- [To do]: Find the lines that hold the word "panel" and return them.
::::
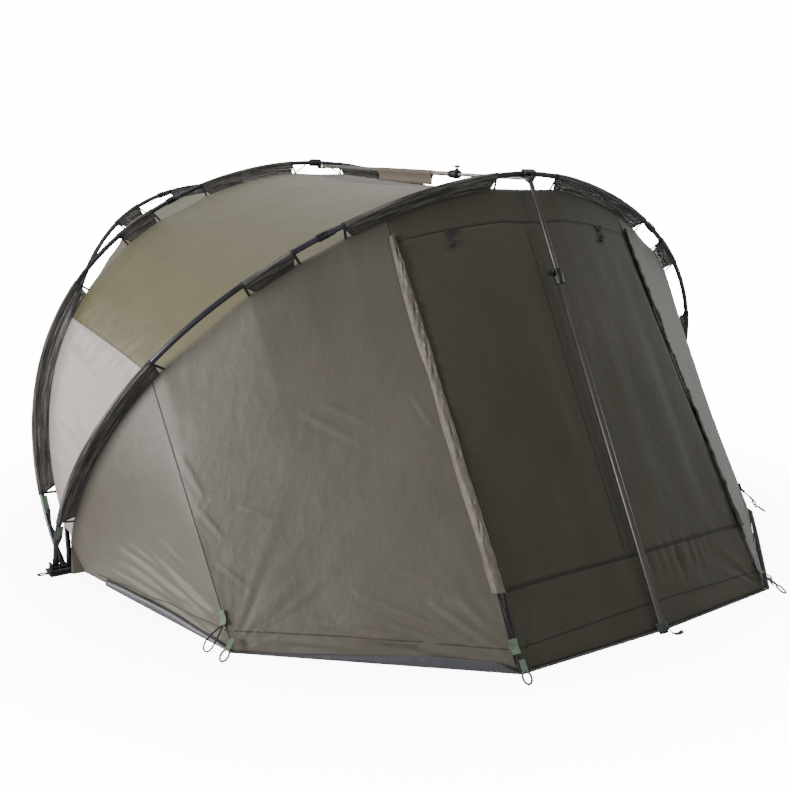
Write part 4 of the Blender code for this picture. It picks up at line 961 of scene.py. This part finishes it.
for name, roof in roofs.items():
    cloth, paint = roof["cloth"], roof["paint"]
    first, second = roof["bodies"]
    marks = [side * bay / halfBays for bay in roof["bays"] for side in (-1, 1)] + [-cut["zip"], cut["zip"]]
    for band, (start, end, wide) in roof["bands"].items():
        places = snapped(spaced(start, end, wide), marks)
        rows = [[cloth.point(p, s) for s in spaced(0, 1, roof["rows"])] for p in places]
        panel = gridObject(f"{name}_cloth_{band}", rows, clothThickness)
        # bands meet without a rim, so that no line shows between them
        panel.modifiers["cloth"].use_rim = name == "back"
        settle(panel, paint if band in ("top", "whole") else "lowRoof", None, [roof["node"]])
        begin, finish = foldLine(cloth, start if abs(start) > abs(end) else end)
        if name == "back":
            # the whole back gives way behind the rib
            begin, finish = hubAxis.copy(), hubAxis + rear.back * backGives
        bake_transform(panel)
        sheetFacts(panel)
print("roof and back made")


# Seams sewn over the cloth
seams = {"width": 0.0045, "wide": 0.007, "lift": 0.0015, "thickness": 0.001, "doorWidth": 0.003,
         "doorLift": 0.0013, "zipHem": 0.958, "pegHem": 0.93, "hubHem": 0.90, "backHem": 0.95,
         "frontHem": 0.945, "frontHemDrop": 0.05, "doorSeam": -0.02}


def seam(name, cloth, marks, width, paint, body, flattens=False, lift=seams["lift"]):
    path = [cloth.point(p, s, lift) for p, s in marks]
    normals = [cloth.normal(p, s) for p, s in marks]
    obj = newObject(name, *sweptShape(path, strap(width, seams["thickness"]), normals))
    return settle(obj, paint, body, flattens=flattens)


def hemShare(place):
    # the hem's stitching, a little higher at the side peg than at the zip, and highest at the hub
    size = abs(place)
    if size < cut["corner"]:
        part = clamped((size - cut["zip"]) / (cut["corner"] - cut["zip"]))
        return mixed(seams["zipHem"], seams["pegHem"], part)
    part = (size - cut["corner"]) / (cut["hem"] - cut["corner"])
    return mixed(seams["pegHem"], seams["hubHem"], part)


for side, label in bothSides:
    marks = [(side * cut["corner"], s) for s in spaced(0.0, 0.995, 90)]
    seam(f"side_seam_{label}", sideCloth, marks, seams["width"], "sideSeam", "front_rib", True)
    marks = [(side * p, hemShare(p)) for p in spaced(0.93, 0.256, 120)]
    seam(f"side_hem_{label}", sideCloth, marks, seams["width"], "sideSeam", "front_rib", True)
    for name in ("roof", "rear_roof"):
        cloth, (first, second) = roofs[name]["cloth"], roofs[name]["bodies"]
        marks = [(side * cut["roofSeam"], s) for s in spaced(0.0, 1.0, 60)]
        obj = seam(f"{name}_seam_{label}", cloth, marks, seams["width"], "roofSeam", None)
        begin, finish = foldLine(cloth, side * cut["roofSeam"])
        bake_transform(obj)
    marks = [(side * p, seams["backHem"]) for p in spaced(0.93, 0.002, 120)]
    seam(f"back_hem_{label}", backCloth, marks, seams["width"], "sideSeam", "tent")
frontSeams = {
    "head_seam": (headShare, seams["width"]),
    "sill_seam": (lambda p: cut["sill"], seams["wide"]),
    "front_hem": (lambda p: seams["frontHem"] + seams["frontHemDrop"] * abs(p), seams["width"]),
}
for name, (shareOf, width) in frontSeams.items():
    marks = [(p, shareOf(p)) for p in spaced(-0.252, 0.252, 90)]
    seam(name, frontCloth, marks, width, "frontSeam", "front_rib", True)
marks = [(seams["doorSeam"], s) for s in spaced(0.1, 0.84, 60)]
seam("door_seam", frontCloth, marks, seams["doorWidth"], "frontSeam", "door", True, seams["doorLift"])
print("seams made")


# Zips and their covers; the sliders are CAD nodes that stay
def besideZip(side, share, distance, lift):
    # a point at a distance from the zip, outwards over the side cloth or inwards over the door
    place = zipPlace(side, share)
    reach = side * (0.01 if distance > 0 else -0.01)
    here, there = frontCloth.base(place, share), frontCloth.base(place + reach, share)
    part = reach * abs(distance) / (there - here).length if distance else reach / 10
    cloth = sideCloth if distance > 0 else frontCloth
    return cloth.base(place + part, share) + cloth.normal(place + part, share) * lift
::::
- [Result]:
        panel = gridObject(f"{name}_cloth_{band}", rows, clothThickness)
        panel.modifiers["cloth"].use_rim = name == "back"
        settle(panel, paint if band in ("top", "whole") else "lowRoof", None, [roof["node"]])
        bake_transform(panel)
        sheetFacts(panel)